▽

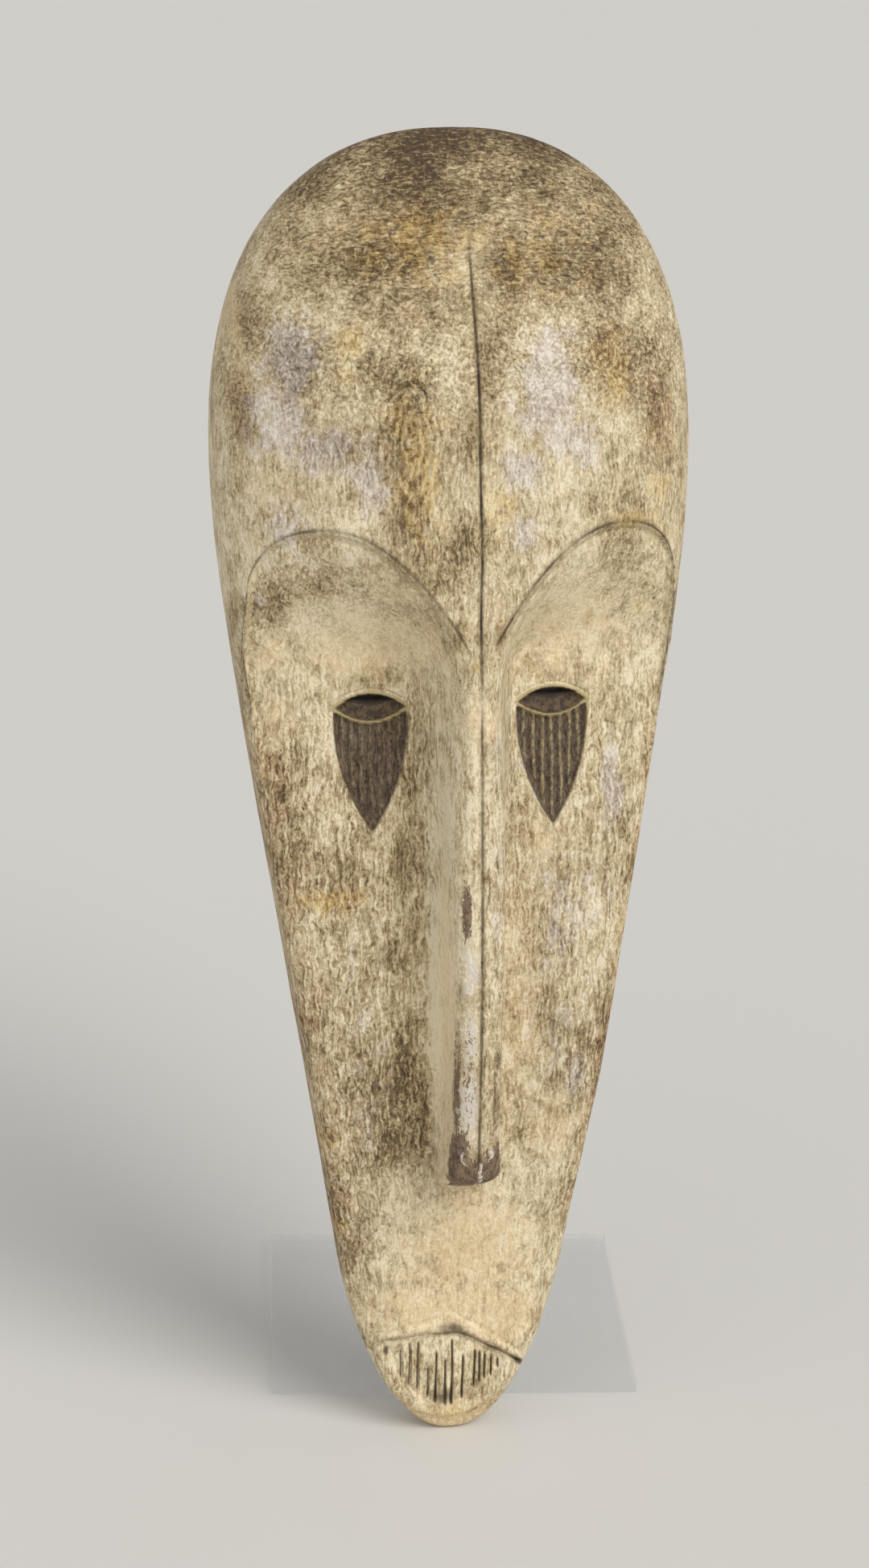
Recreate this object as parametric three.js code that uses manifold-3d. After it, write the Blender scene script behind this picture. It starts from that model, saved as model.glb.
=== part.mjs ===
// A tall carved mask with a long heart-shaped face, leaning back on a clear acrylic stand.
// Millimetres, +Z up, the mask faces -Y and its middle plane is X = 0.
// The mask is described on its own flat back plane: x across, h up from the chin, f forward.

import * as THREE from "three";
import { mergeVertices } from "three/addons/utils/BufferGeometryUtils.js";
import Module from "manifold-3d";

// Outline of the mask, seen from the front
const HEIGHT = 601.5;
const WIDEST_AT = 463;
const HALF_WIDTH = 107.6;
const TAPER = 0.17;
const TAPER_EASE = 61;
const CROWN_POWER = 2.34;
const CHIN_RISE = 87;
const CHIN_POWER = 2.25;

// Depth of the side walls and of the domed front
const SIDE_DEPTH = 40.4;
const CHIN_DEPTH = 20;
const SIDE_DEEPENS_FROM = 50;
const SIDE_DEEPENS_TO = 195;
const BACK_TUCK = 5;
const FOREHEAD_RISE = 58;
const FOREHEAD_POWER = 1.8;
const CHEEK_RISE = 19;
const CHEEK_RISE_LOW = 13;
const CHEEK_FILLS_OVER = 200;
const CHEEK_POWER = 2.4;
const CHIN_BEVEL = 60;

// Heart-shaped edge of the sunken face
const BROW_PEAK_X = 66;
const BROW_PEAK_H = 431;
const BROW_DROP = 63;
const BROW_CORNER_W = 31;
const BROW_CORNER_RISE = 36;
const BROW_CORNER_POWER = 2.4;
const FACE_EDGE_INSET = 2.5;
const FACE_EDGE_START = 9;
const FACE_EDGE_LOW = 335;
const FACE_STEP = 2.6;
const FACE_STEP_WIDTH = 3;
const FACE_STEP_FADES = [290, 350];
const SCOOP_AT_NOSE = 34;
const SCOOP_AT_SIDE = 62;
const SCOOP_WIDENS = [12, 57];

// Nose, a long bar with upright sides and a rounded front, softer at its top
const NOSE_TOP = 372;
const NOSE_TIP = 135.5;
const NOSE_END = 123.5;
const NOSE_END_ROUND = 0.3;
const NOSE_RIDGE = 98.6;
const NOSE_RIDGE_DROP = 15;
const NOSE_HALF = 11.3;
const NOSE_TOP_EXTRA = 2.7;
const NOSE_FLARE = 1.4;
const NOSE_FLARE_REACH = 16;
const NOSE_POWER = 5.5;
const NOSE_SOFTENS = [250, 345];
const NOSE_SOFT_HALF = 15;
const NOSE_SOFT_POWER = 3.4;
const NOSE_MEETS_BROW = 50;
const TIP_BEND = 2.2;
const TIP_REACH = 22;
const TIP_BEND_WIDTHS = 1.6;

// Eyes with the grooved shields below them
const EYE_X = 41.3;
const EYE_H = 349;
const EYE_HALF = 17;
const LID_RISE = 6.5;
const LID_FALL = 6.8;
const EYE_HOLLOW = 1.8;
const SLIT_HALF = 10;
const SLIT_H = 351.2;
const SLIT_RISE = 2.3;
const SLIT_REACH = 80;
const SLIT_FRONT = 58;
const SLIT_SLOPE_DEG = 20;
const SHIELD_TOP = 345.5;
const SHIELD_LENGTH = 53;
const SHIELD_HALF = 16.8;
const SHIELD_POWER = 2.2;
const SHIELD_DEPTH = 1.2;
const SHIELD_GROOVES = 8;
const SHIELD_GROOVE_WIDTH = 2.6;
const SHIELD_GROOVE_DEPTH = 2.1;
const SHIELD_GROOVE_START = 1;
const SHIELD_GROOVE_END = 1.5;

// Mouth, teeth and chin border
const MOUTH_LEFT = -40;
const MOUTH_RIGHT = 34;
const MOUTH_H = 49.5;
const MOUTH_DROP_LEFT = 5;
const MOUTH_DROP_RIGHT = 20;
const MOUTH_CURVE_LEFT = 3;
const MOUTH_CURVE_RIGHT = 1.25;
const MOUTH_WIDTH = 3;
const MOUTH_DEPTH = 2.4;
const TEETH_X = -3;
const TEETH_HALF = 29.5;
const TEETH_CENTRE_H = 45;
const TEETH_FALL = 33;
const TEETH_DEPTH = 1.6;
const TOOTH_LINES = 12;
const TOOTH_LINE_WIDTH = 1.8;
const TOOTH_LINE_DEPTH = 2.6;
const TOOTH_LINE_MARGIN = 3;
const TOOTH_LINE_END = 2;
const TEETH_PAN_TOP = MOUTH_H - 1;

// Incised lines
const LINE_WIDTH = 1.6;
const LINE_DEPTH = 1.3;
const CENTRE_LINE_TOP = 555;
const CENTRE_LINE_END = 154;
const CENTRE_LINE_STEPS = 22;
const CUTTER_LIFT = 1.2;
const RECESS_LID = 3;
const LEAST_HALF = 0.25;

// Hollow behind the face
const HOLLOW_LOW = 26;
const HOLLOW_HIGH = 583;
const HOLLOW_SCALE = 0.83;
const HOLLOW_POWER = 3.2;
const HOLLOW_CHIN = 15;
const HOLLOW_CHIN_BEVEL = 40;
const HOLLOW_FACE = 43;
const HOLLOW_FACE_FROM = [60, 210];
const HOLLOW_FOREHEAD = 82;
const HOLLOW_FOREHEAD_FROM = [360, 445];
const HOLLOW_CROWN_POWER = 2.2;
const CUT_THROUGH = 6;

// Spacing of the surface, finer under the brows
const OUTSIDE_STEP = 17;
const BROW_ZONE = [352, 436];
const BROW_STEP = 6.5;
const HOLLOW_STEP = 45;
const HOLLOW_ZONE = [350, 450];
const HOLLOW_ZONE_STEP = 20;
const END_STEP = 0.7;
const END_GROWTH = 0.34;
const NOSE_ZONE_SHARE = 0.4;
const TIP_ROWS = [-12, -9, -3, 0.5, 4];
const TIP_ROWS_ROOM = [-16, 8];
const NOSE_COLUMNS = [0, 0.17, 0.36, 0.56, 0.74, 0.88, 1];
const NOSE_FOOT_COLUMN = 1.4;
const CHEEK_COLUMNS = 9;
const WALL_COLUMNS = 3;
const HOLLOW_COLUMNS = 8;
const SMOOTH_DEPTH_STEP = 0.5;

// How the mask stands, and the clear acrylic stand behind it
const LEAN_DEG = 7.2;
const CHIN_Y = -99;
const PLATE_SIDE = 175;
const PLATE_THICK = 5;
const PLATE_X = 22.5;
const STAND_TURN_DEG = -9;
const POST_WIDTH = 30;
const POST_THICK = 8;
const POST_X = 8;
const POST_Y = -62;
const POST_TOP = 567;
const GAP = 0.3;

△

Exercise brief: Return exactly the lines that run from the top of the listing above to the line containing "import Module from", please, keeping both end lines and leaving out everything else.

Task solution:
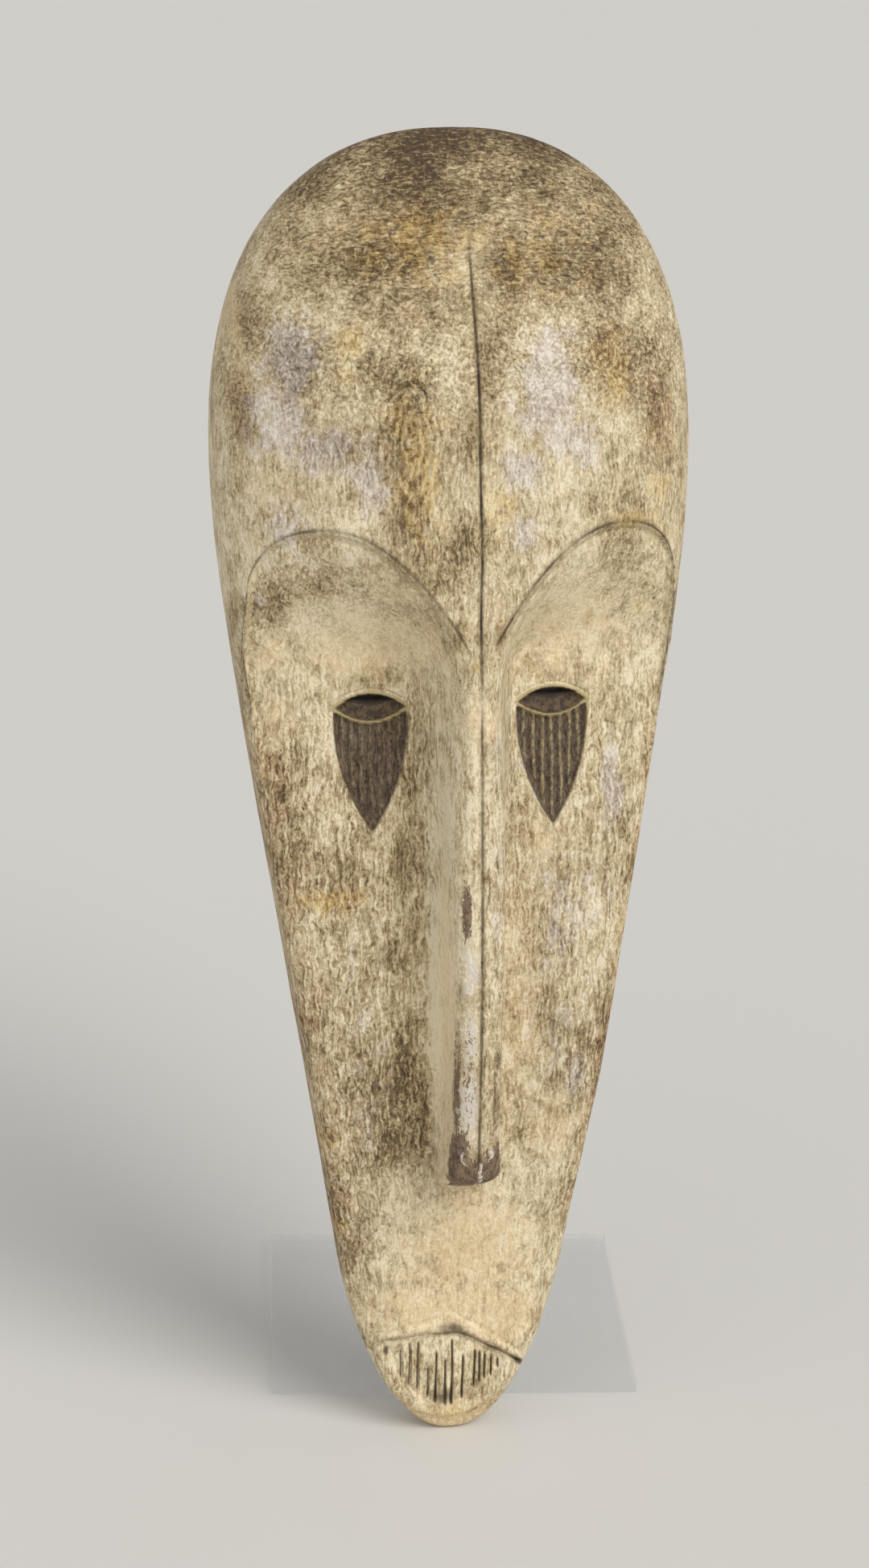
Recreate this object as parametric three.js code that uses manifold-3d. After it, write the Blender scene script behind this picture. It starts from that model, saved as model.glb.
=== part.mjs ===
// A tall carved mask with a long heart-shaped face, leaning back on a clear acrylic stand.
// Millimetres, +Z up, the mask faces -Y and its middle plane is X = 0.
// The mask is described on its own flat back plane: x across, h up from the chin, f forward.

import * as THREE from "three";
import { mergeVertices } from "three/addons/utils/BufferGeometryUtils.js";
import Module from "manifold-3d";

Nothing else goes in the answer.